Elsewhere in his essay, Gopnik seems to praise this tendency, calling it "the romance of everyday existence," and noting aptly that "Chesterton's mysticism always resolves in the close at hand: in a signal light at Paddington station, not in a sunrise over a beach in Tahiti." It's only when Chesterton applies it to Catholicism that Gopnik turns snide, complaining that his subject is "overglamorizing" what is, after all, just "a normally bureaucratic human institution" - a post office with incense and fancier vestments. But Gopnik himself has just allowed that the appeal of Chesterton is precisely his willingness to take even an institution like the post office and find the glamor buried in it, the wonder that routine and familiarity often blind us to. There are writers enough to catalogue the failings of the USPS; you turn to Chesterton to be reminded that there's something miraculous about it even so, something worthy of the "leap of interest and amazement" that a child might feel when confronted for the first time by fruit trees and running water.
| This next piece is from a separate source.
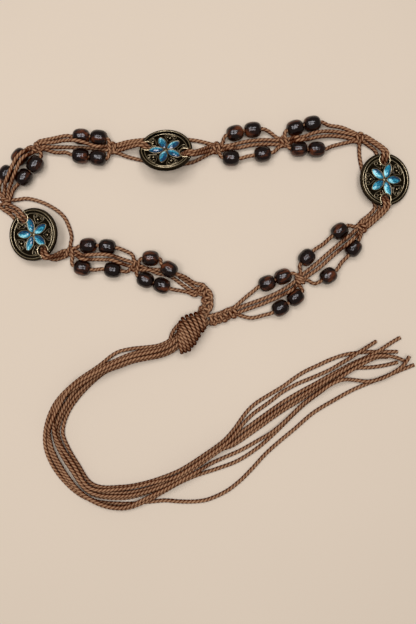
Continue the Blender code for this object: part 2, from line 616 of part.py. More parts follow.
def petal_body(name, angle, collection):
    """One marquise stone in its thin setting, pointed at both ends and raised in the middle."""
    half, side = PETAL_LENGTH / 2, PETAL_WIDTH / 2
    outline = [(-half, 0), (-half * 0.35, side), (half * 0.35, side), (half, 0)]
    outline += [(x, -y) for x, y in reversed(outline[1:-1])]
    form = bmesh.new()
    rings = []
    for height in (FIELD_TOP - 0.4, STONE_TOP - 1.2):
        rings.append([form.verts.new((x * MM, y * MM, height * MM)) for x, y in outline])
    for low, high in zip(rings, rings[1:]):
        for index in range(len(low)):
            after = (index + 1) % len(low)
            form.faces.new((low[index], low[after], high[after], high[index]))
    peak = form.verts.new((0.0, 0.0, STONE_TOP * MM))
    for index, corner in enumerate(rings[-1]):
        form.faces.new((corner, rings[-1][(index + 1) % len(rings[-1])], peak))
    form.faces.new(reversed(rings[0]))
    bmesh.ops.recalc_face_normals(form, faces=form.faces)
    mesh = bpy.data.meshes.new(name)
    form.to_mesh(mesh)
    form.free()
    reach = (PETAL_INNER + half) * MM
    mesh.transform(Matrix.Rotation(math.radians(angle), 4, "Z") @ Matrix.Translation((reach, 0, 0)))
    return add_object(name, mesh, collection)


def hole_cutter(name, side, collection):
    """The round hole inside the rim."""
    form = bmesh.new()
    place = Matrix.Translation((side * HOLE_PLACE * MM, 0, 0))
    radius = HOLE_RADIUS * MM
    bmesh.ops.create_cone(form, cap_ends=True, segments=HOLE_SIDES, radius1=radius, radius2=radius,
                          depth=20 * MM, matrix=place)
    mesh = bpy.data.meshes.new(name)
    form.to_mesh(mesh)
    form.free()
    return add_object(name, mesh, collection)


def bar_cutter(name, side, collection):
    """What is cut from the rim over a hole, down to a low bar that the cords pass over."""
    form = bmesh.new()
    bmesh.ops.create_cube(form, size=1.0)
    size = Vector((6.4, HOLE_RADIUS * 2 - 0.6, 10.0)) * MM
    bmesh.ops.scale(form, vec=size, verts=form.verts)
    middle = Vector((side * 18.4, 0.0, BAR_TOP + 5.0)) * MM
    bmesh.ops.translate(form, vec=middle, verts=form.verts)
    mesh = bpy.data.meshes.new(name)
    form.to_mesh(mesh)
    form.free()
    return add_object(name, mesh, collection)


def make_medallion(medallion, collection, cutters, material):
    name = "medallion_" + medallion.name
    disc = disc_body(name, collection)
    petals = [petal_body(f"{name}_stone_{n}", PETAL_FIRST + 360 / PETAL_COUNT * n, cutters)
              for n in range(PETAL_COUNT)]
    join_solids(disc, petals)
    removed = list(petals)
    for side in (1, -1):
        for cutter in (hole_cutter(f"{name}_hole", side, cutters), bar_cutter(f"{name}_bar", side, cutters)):
            cut_away(disc, cutter)
            removed.append(cutter)
    body = keep_mesh(disc, name, collection, material)
    place = disc_place(medallion)
    place.translation *= MM
    body.data.transform(place)
    for cutter in removed:
        bpy.data.objects.remove(cutter, do_unlink=True)
    return body


def knot_line(knot):
    reach = KNOT_LENGTH / 2
    return [tuple(knot_point(knot, along, 0, 0).xy) for along in (-reach, reach)]


def held_cords(number):
    """The points of the four cords of a run. One that threads nothing rides over the beads it crosses."""
    beads = [bead for bead in BEADS if bead.z < RAISED]
    lines = []
    for lane, row in enumerate(RUNS[number]):
        stops = run_stops(number, lane)
        if isinstance(row, str) or any(item in BEAD for item in row):
            line = smooth_line(stops, HELD_CORD_STEP)
        else:
            line = simplified(lay(smooth_line(stops, HEIGHT_STEP), [], beads, KNOT_REST), SLACK)
        lines.append(pulled_back(line, stops[-1][1]))
    return lines


def pulled_back(line, heading):
    """The line with its end drawn back, so that a slanting end cap keeps its gap to the knot."""
    if heading is None:
        return line
    slant = math.sqrt(max(0.0, 1.0 - (line[-1] - line[-2]).normalized().dot(heading) ** 2))
    return [*line[:-1], line[-1] - heading * CORD_RADIUS * slant]


def make_run(number, collection, cutters, material):
    """A knot with the four cords that leave it, up to the next knot."""
    name = f"knotted_cords_{number:02d}"
    if number == 1:
        body = ridged_body(name, LEFT_SENNIT, KNOT_WIDTH, KNOT_HEIGHT, LEFT_RIDGES, collection)
    else:
        knot = KNOTS[number]
        body = ridged_body(name, knot_line(knot), KNOT_WIDTH, KNOT_HEIGHT, KNOT_RIDGES, collection)
        body.location.z += knot.lift * MM
    body = keep_mesh(body, name, collection)
    cords = []
    for lane, line in enumerate(held_cords(number)):
        cord = tube(f"{name}_lane_{lane}", line, HELD_CORD_ROUNDING, cutters)
        cords.append(keep_mesh(cord, f"{name}_lane_{lane}", cutters))
    join_solids(body, cords)
    whole = keep_mesh(body, name, collection, material)
    for cord in cords:
        bpy.data.objects.remove(cord, do_unlink=True)
    return whole


def make_overhand_knot(collection, material):
    """The big knot of all eight cord ends, flat where it rests."""
    name = "overhand_knot"
    body = ridged_body(name, OVERHAND_ENDS, OVERHAND_WIDTH, OVERHAND_HEIGHT, OVERHAND_RIDGES, collection)
    body.location.z -= OVERHAND_PRESSED * MM
    whole = keep_mesh(body, name, collection, material)
    form = bmesh.new()
    form.from_mesh(whole.data)
    everything = [*form.verts, *form.edges, *form.faces]
    cut = bmesh.ops.bisect_plane(
        form, geom=everything, plane_co=(0, 0, 0), plane_no=(0, 0, -1), clear_outer=True)
    rim = [piece for piece in cut["geom_cut"] if isinstance(piece, bmesh.types.BMEdge)]
    bmesh.ops.contextual_create(form, geom=rim)
    bmesh.ops.recalc_face_normals(form, faces=form.faces)
    form.to_mesh(whole.data)
    form.free()
    return whole


def end_line(number):
    """The fine line of one free cord end: its lane in the bundle, then its own route."""
    spine = [Vector((*point, 0.0)) for point in BUNDLE_LINE]
    stops = []
    for index, place in enumerate(spine):
        ahead, behind = spine[min(index + 1, len(spine) - 1)], spine[max(index - 1, 0)]
        forward = (ahead - behind).normalized()
        left = Vector((-forward.y, forward.x, 0.0))
        stops.append((place + left * LANES[number][index], None))
    stops += [(Vector((*point, 0.0)), None) for point in END_ROUTES[number]]
    return smooth_line(stops, HEIGHT_STEP)


def make_ends(collection, material):
    laid = []
    for number in END_ROUTES:
        line = lay(end_line(number), laid, [])
        laid.append(line)
        name = f"tie_end_{number}"
        thing = tube(name, thinned(line, CORD_STEP), FREE_CORD_ROUNDING, collection)
        keep_mesh(thing, name, collection, material)


def centre_on_origin(collection):
    """Moves the whole so that the belt without its free ends stands centred over the origin."""
    belt = [thing for thing in collection.objects if not thing.name.startswith("tie_end")]
    corners = [vertex.co for thing in belt for vertex in thing.data.vertices]
    low = Vector([min(corner[axis] for corner in corners) for axis in range(3)])
    high = Vector([max(corner[axis] for corner in corners) for axis in range(3)])
    shift = Vector((-(low.x + high.x) / 2, -(low.y + high.y) / 2, -low.z))
    for thing in collection.objects:
        thing.data.transform(Matrix.Translation(shift))


def main():
    clear_scene()
    belt = bpy.data.collections.new("cord_waist_belt")
    cutters = bpy.data.collections.new("cutters")
    bpy.context.scene.collection.children.link(belt)
    bpy.context.scene.collection.children.link(cutters)
    cord = finish("waxed_cord", (0.22, 0.11, 0.06), 0.6, 0.0)
    wood = finish("dark_wood", (0.035, 0.012, 0.008), 0.25, 0.0)
    bronze = finish("antique_bronze", (0.16, 0.13, 0.08), 0.35, 1.0)
    for bead in BEADS:
        make_bead(bead, belt, wood)
    for medallion in MEDALLIONS:
        make_medallion(medallion, belt, cutters, bronze)
    for number in RUNS:
        make_run(number, belt, cutters, cord)
    sennit = ridged_body("right_sennit", RIGHT_SENNIT, KNOT_WIDTH, KNOT_HEIGHT, RIGHT_RIDGES, belt)
    keep_mesh(sennit, "right_sennit", belt, cord)
    make_overhand_knot(belt, cord)
    make_ends(belt, cord)
    centre_on_origin(belt)


main()
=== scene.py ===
"""Dresses the cord waist belt: twisted cords tied in square knots, wooden beads, three pierced
medallions with blue stones, the big knot and its eight free ends. Tables are in millimetres and
degrees, x to the right and y up the table, as the belt lies."""

import math
from collections import namedtuple

import bmesh
import bpy
from mathutils import Matrix, Vector


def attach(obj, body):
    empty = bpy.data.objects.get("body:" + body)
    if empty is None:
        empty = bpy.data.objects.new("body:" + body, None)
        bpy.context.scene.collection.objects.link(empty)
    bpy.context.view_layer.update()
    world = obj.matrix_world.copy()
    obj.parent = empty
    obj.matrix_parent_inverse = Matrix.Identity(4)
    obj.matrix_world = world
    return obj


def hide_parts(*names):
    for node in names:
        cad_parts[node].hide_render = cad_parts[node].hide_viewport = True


bl_info = {
    "name": "Cord waist belt",
    "version": (1, 0, 0),
    "blender": (4, 5, 0),
    "location": "3D View > Sidebar > Belt",
    "description": "Makes the cords, knots, beads and medallions of a waist belt",
    "category": "Object",
}

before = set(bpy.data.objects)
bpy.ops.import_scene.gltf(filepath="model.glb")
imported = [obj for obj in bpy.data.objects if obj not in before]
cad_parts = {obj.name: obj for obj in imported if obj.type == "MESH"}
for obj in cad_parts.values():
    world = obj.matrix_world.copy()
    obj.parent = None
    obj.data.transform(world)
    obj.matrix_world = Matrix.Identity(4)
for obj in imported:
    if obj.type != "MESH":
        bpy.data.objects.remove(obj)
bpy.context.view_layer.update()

MM = 0.001
# From the table's middle to the belt's own frame.
SHIFT = Vector((3.3678, -60.5702, 0.0))

CORD_DIAMETER = 3.0
# The middles of two cords that cross lie at least this far apart.
CORD_PITCH = 3.35
CORD_RADIUS = CORD_DIAMETER / 2
PLIES = 3
PLY_POINTS = 18
# A ply's share of the cord's radius: in the valleys between the plies, and what its back adds.
VALLEY = 0.78
PLY_RISE = 0.24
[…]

And if this reminder is important where the post office is concerned, how much more important is it when you're dealing with an institution like the Church of Rome, where something rather more important is at stake than the swift delivery of mail? Gopnik isn't convinced by Catholicism's truth claims; fair enough. But it's rather obtuse to admire Chesterton for emphasizing the romance inherent in Paddington Station while criticizing him for emphasizing the romance inherent in an institution that Chesterton believes to have been founded by God for the salvation of souls. Especially since nobody doubts that we need a railway system or a postal system, whereas there are many people - Gopnik among them - who actively doubt the "necessity" of the Catholic faith, seeing it as superfluous at best, malignant at worst. Of course not all of these doubters will be moved by Chesterton's style of apologetics, which asks them to approach Catholicism like a man from, say, 1355 entering a FedEx store for the first time - that is, as though they'd never even conceived that an institution like the Church might be possible, let alone an enduring player in human affairs. And perhaps some would be convinced by the more jaundiced, world-weary, "it's horribly flawed but it gets the job done" approach to apologetics that it seems as though Gopnik might prefer. But you don't turn to Chesterton for jaundiced world-weariness, and complaining that his enthusiasm for the Church is akin to a child's enthusiasm for a post office or a railway station is like complaining that Schopenhauer is too pessimistic, or Waugh too savage: If you don't like childlike enthusiasm, you don't have any business liking Chesterton.